I put things that I could deal with parting with for free, on the curb below my
bedroom window. And then I creeped all the people who stopped to take them. I’d
still love to know why a sixty-year-old man wanted a reproduction oil painting
in a faux brass oval frame. I don’t think he was going to turn it into a serving
tray or put a wedding photo in it, like I had planned to, before it lived in my
apartment for three years.
Then there were things that I
just couldn’t justify giving away for free. No matter how much I told myself I
should. So I figured out how to get my friends to take things away for me. I
held a ‘front hall garage sale’. Everything that needed to be gone, went in the
front hall. (Everything I have ever gotten rid of has gone to the front hall
first, because the closer to the door it is, the faster it might walk out of
the house.) Anyone who came to visit, was notified that whatever was sitting in
the front hall was good for the taking. This made it easier to give away things
that were definitely worth money, because I could imagine that the money was
going to people who could use it, and eased the guilt of passing on gifts that
I had just never used. (Surely any giver that found out, could be happy that
items were actually being really enjoyed, even if it wasn’t by the original
recipient.) It was worth it to see an item that had sat above my stove for two
years unused, go to replace the same item a friend had lost and really missed.
A lot of ‘used twice-a-year’ items for me, became ‘used twice-a-week’ items for
someone else.
I also combined collections
with friends. I sew. My friend sews. I only really ever sew with her. (We live
six doors apart. She even bought a chair for me to do my knitting in, in her
craft room. Like how cool is that, I have a chair designated for me in someone else’s house! That wouldn’t exist,
if I didn’t. The feels. Man. The feels.) We added all my various sewing notions
and threads to hers. More chances of us both
finding stuff we can use, twice the selection of thread colours,
and besides, she has organized storage for sewing supplies and materials, and I
don’t. Also, her machine is currently set up and in-use and mine isn’t.
Christmas turned out to be
great for this challenge. I know presents aren’t mandatory, but somehow my
family hasn’t lost the magic of giving or receiving them. In poor years we’ve
brought nothing, and in better years we’ve bought or made things for absolutely
everyone, and it hasn’t mattered a stitch. So I made myself an additional
challenge: make Christmas presents out of anything that was already in the
house. (This really only works if you’re crafty, however I’m willing to bet
that artsy-ness and crafty-ness go hand-in-hand with clutter more often than
not.)
I made six lace snowflakes,
seven dishcloths and a dishtowel, two handbound hardcover notebooks, two tiny
knitted owls, a tiny Molly Weasley sweater tree ornament, magnetic scrabble for
the refrigerator, a school scarf, lavender sachets that read “smellier undies.”

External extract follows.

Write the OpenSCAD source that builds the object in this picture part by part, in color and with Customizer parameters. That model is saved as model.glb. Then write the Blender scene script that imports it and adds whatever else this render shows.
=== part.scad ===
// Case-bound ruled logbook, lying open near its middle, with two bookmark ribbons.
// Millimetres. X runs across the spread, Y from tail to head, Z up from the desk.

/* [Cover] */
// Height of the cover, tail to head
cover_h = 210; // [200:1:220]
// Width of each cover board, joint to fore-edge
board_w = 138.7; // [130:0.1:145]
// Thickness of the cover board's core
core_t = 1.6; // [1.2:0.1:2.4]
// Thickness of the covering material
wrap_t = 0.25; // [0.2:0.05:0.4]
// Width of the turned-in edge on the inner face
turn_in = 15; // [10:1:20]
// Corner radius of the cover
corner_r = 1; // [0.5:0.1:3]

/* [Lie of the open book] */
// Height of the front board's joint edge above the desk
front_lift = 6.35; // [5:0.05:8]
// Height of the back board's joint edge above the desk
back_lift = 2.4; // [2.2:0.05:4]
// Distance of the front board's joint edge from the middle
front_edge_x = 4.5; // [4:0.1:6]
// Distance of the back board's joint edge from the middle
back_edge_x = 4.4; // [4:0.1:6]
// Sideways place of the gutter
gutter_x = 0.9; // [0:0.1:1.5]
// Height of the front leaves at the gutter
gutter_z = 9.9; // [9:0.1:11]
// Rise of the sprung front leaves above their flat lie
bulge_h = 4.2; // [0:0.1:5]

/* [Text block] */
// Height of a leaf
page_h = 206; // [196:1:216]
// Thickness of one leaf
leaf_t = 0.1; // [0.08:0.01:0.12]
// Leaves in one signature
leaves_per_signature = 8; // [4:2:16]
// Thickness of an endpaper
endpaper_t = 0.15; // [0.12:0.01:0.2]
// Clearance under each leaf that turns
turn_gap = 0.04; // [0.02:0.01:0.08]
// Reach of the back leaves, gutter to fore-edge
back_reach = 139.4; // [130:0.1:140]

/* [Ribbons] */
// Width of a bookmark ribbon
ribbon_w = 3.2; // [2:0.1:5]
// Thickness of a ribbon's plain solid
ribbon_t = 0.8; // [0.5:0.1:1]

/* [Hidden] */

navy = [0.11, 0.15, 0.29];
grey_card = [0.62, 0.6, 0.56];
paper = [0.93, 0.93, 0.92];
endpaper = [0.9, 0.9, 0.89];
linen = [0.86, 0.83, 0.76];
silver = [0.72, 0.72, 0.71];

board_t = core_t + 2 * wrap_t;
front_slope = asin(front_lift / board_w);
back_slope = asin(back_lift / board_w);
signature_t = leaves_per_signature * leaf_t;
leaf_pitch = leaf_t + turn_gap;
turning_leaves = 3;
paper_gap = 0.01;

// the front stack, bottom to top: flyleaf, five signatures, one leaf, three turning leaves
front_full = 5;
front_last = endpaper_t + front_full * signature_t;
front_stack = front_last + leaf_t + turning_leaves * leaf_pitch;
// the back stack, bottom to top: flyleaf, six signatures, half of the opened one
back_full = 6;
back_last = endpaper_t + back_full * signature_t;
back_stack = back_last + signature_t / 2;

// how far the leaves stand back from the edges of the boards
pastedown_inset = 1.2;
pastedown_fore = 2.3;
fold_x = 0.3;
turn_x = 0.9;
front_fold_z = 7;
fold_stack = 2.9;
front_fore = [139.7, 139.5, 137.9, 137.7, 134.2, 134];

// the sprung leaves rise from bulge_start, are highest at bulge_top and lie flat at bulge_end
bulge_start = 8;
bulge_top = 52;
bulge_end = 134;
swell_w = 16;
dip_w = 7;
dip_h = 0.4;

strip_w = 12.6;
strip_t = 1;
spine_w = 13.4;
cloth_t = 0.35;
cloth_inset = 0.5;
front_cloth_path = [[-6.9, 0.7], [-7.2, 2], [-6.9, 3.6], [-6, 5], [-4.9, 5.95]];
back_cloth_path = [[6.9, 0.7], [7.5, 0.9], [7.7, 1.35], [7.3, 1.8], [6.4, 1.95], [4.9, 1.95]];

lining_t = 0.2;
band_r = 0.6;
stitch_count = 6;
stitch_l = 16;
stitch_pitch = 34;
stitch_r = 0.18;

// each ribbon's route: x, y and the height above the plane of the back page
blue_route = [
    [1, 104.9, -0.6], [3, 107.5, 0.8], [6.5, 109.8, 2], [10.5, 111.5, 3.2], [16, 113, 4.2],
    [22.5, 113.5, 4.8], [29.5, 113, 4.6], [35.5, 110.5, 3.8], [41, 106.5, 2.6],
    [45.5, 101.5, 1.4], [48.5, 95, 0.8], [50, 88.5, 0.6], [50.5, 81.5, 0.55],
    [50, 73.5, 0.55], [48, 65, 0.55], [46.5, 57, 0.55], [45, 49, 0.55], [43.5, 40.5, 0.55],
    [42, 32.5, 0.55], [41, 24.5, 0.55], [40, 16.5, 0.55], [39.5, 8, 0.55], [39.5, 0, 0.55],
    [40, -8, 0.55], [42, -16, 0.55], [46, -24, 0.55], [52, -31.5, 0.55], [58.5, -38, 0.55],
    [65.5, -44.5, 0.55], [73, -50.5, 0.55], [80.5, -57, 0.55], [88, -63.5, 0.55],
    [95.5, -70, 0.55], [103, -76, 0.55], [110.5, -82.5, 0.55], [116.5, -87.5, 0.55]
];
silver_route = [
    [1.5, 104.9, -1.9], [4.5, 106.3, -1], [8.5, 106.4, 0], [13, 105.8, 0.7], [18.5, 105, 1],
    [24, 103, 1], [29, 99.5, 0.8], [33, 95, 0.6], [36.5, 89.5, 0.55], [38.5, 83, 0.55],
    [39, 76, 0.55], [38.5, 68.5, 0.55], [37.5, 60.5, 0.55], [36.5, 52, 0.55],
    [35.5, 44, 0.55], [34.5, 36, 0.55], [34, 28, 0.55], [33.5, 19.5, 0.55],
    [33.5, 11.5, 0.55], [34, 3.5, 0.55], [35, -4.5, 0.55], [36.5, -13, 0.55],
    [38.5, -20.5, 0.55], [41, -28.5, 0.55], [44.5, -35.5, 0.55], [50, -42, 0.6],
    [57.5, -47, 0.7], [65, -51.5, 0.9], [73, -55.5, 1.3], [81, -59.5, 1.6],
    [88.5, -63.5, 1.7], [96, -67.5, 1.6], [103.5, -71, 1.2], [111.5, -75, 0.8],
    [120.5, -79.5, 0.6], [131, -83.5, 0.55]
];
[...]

(I did previously mention my unique sense of humour.) I bought magnets,
stickers, and three sheets of paper, but a whole whack more than that left the
house. (Oh, and then I made my poor family play Steal-the-Present. But, not to
worry, it turned out to be pretty hilarious, and I think we started a new
tradition. Other people are even going to help make gifts, and I get to come up
with even more hilarious ideas for next year. The presents do have to be worth stealing.)

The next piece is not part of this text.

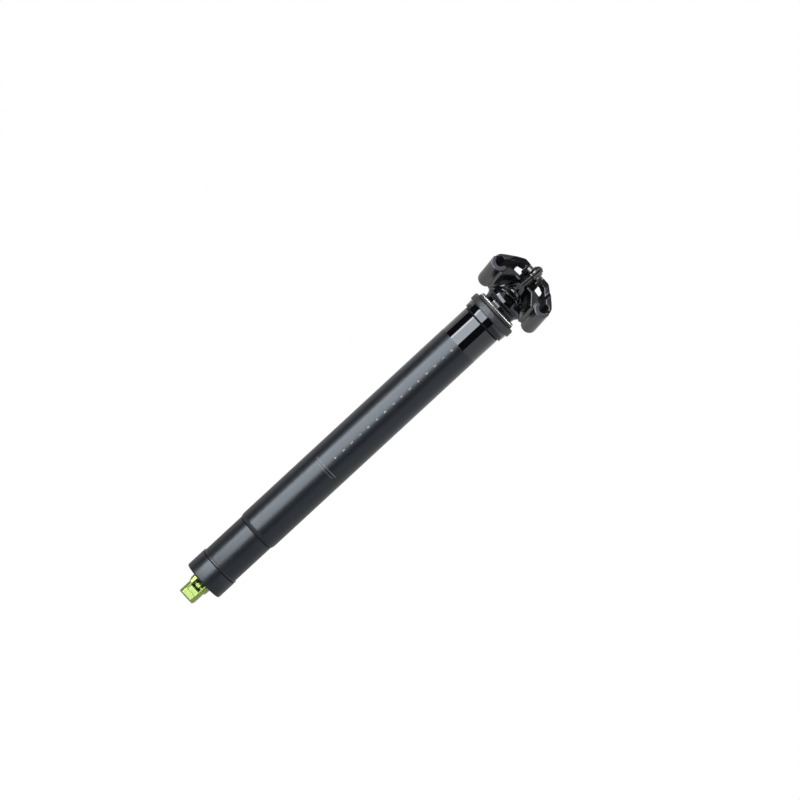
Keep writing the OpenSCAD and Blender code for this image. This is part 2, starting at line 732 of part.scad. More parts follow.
// Half outline of one rail trough
module trough_outline() {
    difference() {
        union() {
            translate([rail_y, -trough_drop])
                circle(r = trough_r);
            translate([rail_y - trough_r, -trough_drop])
                square([2 * trough_r, trough_drop + jaw_low]);
        }
        translate([rail_y, 0])
            circle(r = rail_r);
        translate([rail_y - 2 * trough_r, jaw_low])
            square(4 * trough_r);
    }
}

// The cradle holds the rails in two troughs and rocks on the head under its bridge
module rail_cradle() {
    deep = 2 * rocker_r;
    color([0.2, 0.2, 0.22])
        in_clamp()
            difference() {
                union() {
                    along_rail(-cradle_rear, cradle_front)
                        trough_outline();
                    along_rail(-cradle_rear, cradle_front)
                        mirror([1, 0])
                            trough_outline();
                    along_rail(-cradle_rear + 0.8, cradle_front - 2)
                        polygon(both_sides([[0, web_top], [leg_y - 3.2, web_top], [leg_y, jaw_low],
                            [leg_y, 0.7 - leg_low], [leg_y - 2, -leg_low], [leg_y - 4.8, 3 - leg_low],
                            [leg_y - 8.75, web_low], [0, web_low]]));
                    intersection() {
                        across(0, 0, rocker_r, rocker_y);
                        translate([-rocker_x, -deep, -deep])
                            cube([2 * rocker_x, 2 * deep, deep + web_top]);
                    }
                }
                // Ways for the two bolts and the front ear
                translate([-cradle_rear - 1, -bolt_way, -deep])
                    cube([cradle_rear + 1 - rocker_x - 0.5, 2 * bolt_way, 2 * deep]);
                translate([rocker_x, -ear_way, -deep])
                    cube([cradle_front, 2 * ear_way, 2 * deep]);
                // Rail channels
                for (side = [-1, 1])
                    translate([-cradle_rear - 1, side * rail_y, 0])
                        rotate([0, 90, 0])
                            cylinder(r = rail_r, h = cradle_rear + cradle_front + 2);
            }
}

// The upper clamp: an arch over both rails with a spine, two windows, and a notch for each bolt
module rail_clamp() {
    end_y = rail_y + trough_r - 0.15;
    slope = atan2(crown_v - shoulder_v, end_y - shoulder_r / 2 - 0.1 - crown_y);
    under_v = crown_v - arm_t / cos(slope) + 0.9;
    inner_y = rail_y - 0.4 * rail_r;
    foot_v = jaw_low + jaw_gap;
    tall = 2 * crown_v;
    color([0.16, 0.16, 0.18])
        in_clamp()
            difference() {
                union() {
                    along_rail(-cradle_rear, clamp_front)
                        polygon(both_sides(concat(
                            [[0, crown_v], [crown_y - 0.6, crown_v], [crown_y + 0.5, crown_v - 0.4]],
                            arc(end_y - shoulder_r, shoulder_v - 1.7, shoulder_r, 92 - slope, 0, 6),
                            [[end_y, foot_v], [inner_y, foot_v], [inner_y, rail_r + 0.1], [crown_y, under_v],
                                [spine_y - 1.25, crown_v - crown_t], [0, crown_v - crown_t]])));
                    // Lugs that carry the barrel nuts
                    for (u = [-rear_bolt_u, front_nut_u])
                        translate([u - lug_u, -lug_y, crown_v - lug_h])
                            cube([2 * lug_u, 2 * lug_y, lug_h - barrel_nut_r]);
                }
                // Rail channels
                for (side = [-1, 1])
                    translate([-cradle_rear - 1, side * rail_y, 0])
                        rotate([0, 90, 0])
                            cylinder(r = rail_r, h = cradle_rear + clamp_front + 2);
                // Front ends follow the cradle's length
                for (side = [-1, 1])
                    translate([cradle_front, side > 0 ? lug_y : -lug_y - end_y, -tall / 2])
                        cube([2 * lug_u, end_y, 2 * tall]);
                // Windows
                for (side = [-1, 1])
                    translate([0, 0, rail_r - 3])
                        linear_extrude(tall)
                            polygon(round_rect(-window_rear, window_front, side > 0 ? spine_y : -window_y,
                                side > 0 ? window_y : -spine_y, 2));
                nut_room(-rear_bolt_u, -1, 0);
                nut_room(front_nut_u, 1, front_lean - clamp_tilt);
            }
}

// Notch for a bolt, open to its end of the clamp, with the barrel nut's seat across it
module nut_room(u, way, lean) {
    seat = barrel_nut_r + 0.05;
    half = barrel_nut_len / 2 + 0.2;
    tall = 3 * crown_v;
    translate([u, 0, nut_v])
        rotate([0, lean, 0])
            cylinder(r = notch_r, h = tall, center = true);
    translate([way > 0 ? u : u - 3 * notch_r, -notch_r, nut_v - tall / 2])
        cube([3 * notch_r, 2 * notch_r, tall]);
    across(u, nut_v, seat, half);
    translate([u - seat, -half, nut_v])
        cube([2 * seat, 2 * half, crown_v]);
}

// A bolt with a ball-seated head; the hexagon socket opens downwards
module clamp_bolt(foot, lean) {
    r = bolt_head_d / 2;
    color([0.12, 0.12, 0.13])
        on_bolt(foot, lean)
            difference() {
                union() {
                    intersection() {
                        sphere(r = ball_r);
                        translate([0, 0, head_low])
                            cylinder(r = r, h = 10);
                    }
                    cylinder(r = shank_r, h = bolt_len - 1.2);
                    translate([0, 0, bolt_len - 1.2])
                        cylinder(r1 = shank_r, r2 = shank_r - 1.1, h = 1.2);
                }
                translate([0, 0, -5])
                    cylinder(r = ball_r + 1, h = 5 + head_low);
                translate([0, 0, -5])
                    cylinder(d = hex_af / cos(30), h = 5 + head_low + 3, $fn = 6);
            }
}

module rear_clamp_bolt() {
    clamp_bolt(rear_foot, clamp_tilt);
}

module front_clamp_bolt() {
    clamp_bolt(front_foot, front_lean);
}

// A barrel nut: a cross barrel that swivels in the clamp, with a threaded sleeve through it
module barrel_nut(centre, lean) {
    color([0.13, 0.13, 0.14])
        on_bolt(centre, lean)
            difference() {
                union() {
                    across(0, 0, barrel_nut_r, barrel_nut_len / 2);
                    turned([[0, -3.6], [sleeve_r - 0.3, -3.6], [sleeve_r, -3.3], [sleeve_r, -2.7], [sleeve_r - 0.25, -2.4],
                        [sleeve_r - 0.25, -0.2], [sleeve_r, 0.1], [sleeve_r, 3.6], [sleeve_r - 0.5, 4.2], [0, 4.2]]);
                }
                translate([0, 0, -10])
                    cylinder(r = nut_bore_r, h = 20);
            }
}

module rear_barrel_nut() {
    barrel_nut(rear_nut, clamp_tilt);
}

module front_barrel_nut() {
    barrel_nut(front_nut, front_lean);
}

outer_tube();
top_collar();
wiper_seal();
garter_spring();
foam_ring();
upper_bushing();
bottom_cap();
cartridge_rod();
cartridge_piston();
piston_ring();
actuator_body();
lever_pin();
actuator_lever();
cable_barrel();
cable_grub_screw();
valve_pin();
inner_tube();
lower_bushing();
guide_keys();
post_head();
cartridge_tube();
cartridge_cap();
rod_guide();
rod_seal();
floating_piston();
floating_piston_ring();
rail_cradle();
rail_clamp();
rear_clamp_bolt();
front_clamp_bolt();
rear_barrel_nut();
front_barrel_nut();
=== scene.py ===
"""The looks of a dropper seatpost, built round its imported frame, with lengths in millimetres."""

import functools
import json
import logging
from dataclasses import dataclass
from enum import Enum
from math import acos, copysign, cos, hypot, pi, radians, sin, sqrt, tan, tau
from typing import Callable, Iterable, Sequence

import bmesh
import bpy
from bmesh.types import BMEdge, BMesh, BMVert
from bpy.types import MeshPolygon, Node, NodeSocket, Object
from mathutils import Matrix, Vector


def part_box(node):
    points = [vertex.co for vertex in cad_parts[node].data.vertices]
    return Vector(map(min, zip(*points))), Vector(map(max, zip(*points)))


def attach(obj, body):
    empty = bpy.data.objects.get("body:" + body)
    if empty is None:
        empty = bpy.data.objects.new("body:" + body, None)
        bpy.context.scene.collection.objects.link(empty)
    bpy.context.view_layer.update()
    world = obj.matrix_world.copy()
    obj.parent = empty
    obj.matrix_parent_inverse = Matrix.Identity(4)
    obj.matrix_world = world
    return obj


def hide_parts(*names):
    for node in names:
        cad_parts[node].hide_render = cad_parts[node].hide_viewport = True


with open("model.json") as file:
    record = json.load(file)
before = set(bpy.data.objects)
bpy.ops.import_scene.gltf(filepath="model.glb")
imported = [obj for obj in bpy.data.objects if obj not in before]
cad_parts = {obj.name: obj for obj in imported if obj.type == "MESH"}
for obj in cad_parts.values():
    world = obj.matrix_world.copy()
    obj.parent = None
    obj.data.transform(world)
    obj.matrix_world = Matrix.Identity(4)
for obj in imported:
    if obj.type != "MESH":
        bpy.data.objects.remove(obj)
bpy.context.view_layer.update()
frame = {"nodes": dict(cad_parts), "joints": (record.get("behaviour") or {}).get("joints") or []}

LOG = logging.getLogger("seatpost")
MM = 0.001
FINE_STEPS = 160
COARSE_STEPS = 64
FILLET_STEPS = 4
THREAD_STEPS = 20
BALL_STEPS = 8
SMOOTH_ANGLE = radians(31)
# The share of an edge that the rounding of a corner may take.
MOST_CUT = 0.49
# Points nearer than this are one.
WELD, FINE_WELD = 1e-4, 1e-5
# Small steps that keep two faces apart.
SLIVER, NEAR = 0.02, 0.1
# Smoothing shrinks a form, and its opposite after it gives that back.
SMOOTHING, UNSHRINKING = 0.5, -0.507
CLOUDS_PER_M = 60
CLOUD_DETAIL = 3
GRAIN_DETAIL = 2
CLAMP_TILT_DEG = 22.0
FRONT_BOLT_LEAN_DEG = 8.0

Colour = tuple[float, float, float]
Outline = Sequence[tuple[float, ...]]


class Body(Enum):
    """The rigid bodies of the frame that built pieces ride on."""

    LOWER = "lower"
    UPPER = "upper"
    LEVER = "lever"
    CLAMP = "clamp"
    REAR_BOLT = "rear_bolt"
    FRONT_BOLT = "front_bolt"
    REAR_NUT = "rear_nut"
    FRONT_NUT = "front_nut"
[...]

By this point, I’d gotten to
where the lecturer had stated that you could get just as much of a high from getting rid of one item, as you
would from buying one item.
Things were flying out of the house at such a rate that I started double
checking with my husband to make sure I wasn’t getting rid of things we
actually might want later. And I started realising the very, very, obvious: if
I don’t bring it inside the
house, it can’t get inside the
house.
Thrift shops could still be
scavenger hunts, but actual scavenger hunts have lists. They are not for buying
everything that makes you go “Squeee!!!” and turning to your husband and
saying, “Can we buy this please, please, please!!!” My husband is very learn-ed
in saying no. My current list includes: colourful contemporary ceramic
planters. China that matches the set I already own: Rosebud Chintz by Spode.
And retro-mid-century furniture. That last one is mostly just for drooling
over. I now understand that I no longer need any more furniture, and that I
can’t fit all of it in my tiny flat anyways.
I was keeping tally of how
many things I’d gotten rid of on the chalkboard in the kitchen at the
beginning, but since it took less time to just get rid of the stuff than to
actually count it and mark it off first, I lost track really quickly. I have
absolutely no idea how many things are gone now, but I’d guess closer to five thousand than one thousand. By now, the
chalkboard is luck its still there!
All of a sudden, I’ve found
myself finishing projects, because if I paint my diningroom table, the paintcan
can leave my house. And if subtracting things can be just as fun as adding
things, then maybe finishing projects could be just as satisfying as starting
them, and now the top of our wedding quilt is done, the bookshelf is built, the
diningroom table and chairs are almost painted, I finished a halfway-knit
scarf, the canvases are mounted on the walls, and get this, my husband suggested we get rid
everything we don’t need in the kitchen! And if it’s not impossible to beat the
fact that you have been a messy packrat for your entire life, and can make a
whole different way of living just as habitually instinctive, then maybe other
long-held beliefs, like –every knitter has a giant stash of yarn that they
never use and that’s just the way it is if you’re addicted to knitting–, aren’t
true either. I challenged myself to start every new knitting project with wool
or yarn that I already own, and my entire yarn collection now almost fits into
a half-bushel basket, which sits in the corner of my diningroom where I can
enjoy the tidiness of all the stacked yarn cakes and let them inspire more fun
projects.
I have always wanted to be
someone who just walks in and tidies and dusts a room, sweeps and washes empty
spacious floors, straightens two books, plumps a couple cushions, and who’s
every possession is part of the décor right down to the red collander hanging
on the kitchen wall, that is the same one that is used for Spaghetti Tuesdays,
and that’s it, there’s no more.
Now I’m currently digging into the deepest depths, of the last room, in farthest corner, of the whole house. I surprised my mom and my aunt this morning with the embossed garden flower cards I brought them home from Albany, Western Australia, six years ago. (There’s no reason that if you find a gift you bought or made for someone, that just somehow never made it there, you can’t still give it to them. Unexpected gifts are the best ones.)
I’m still stuck in the house most of the time, but now I don’t have to look at all the things! Thanks, Liz Wright.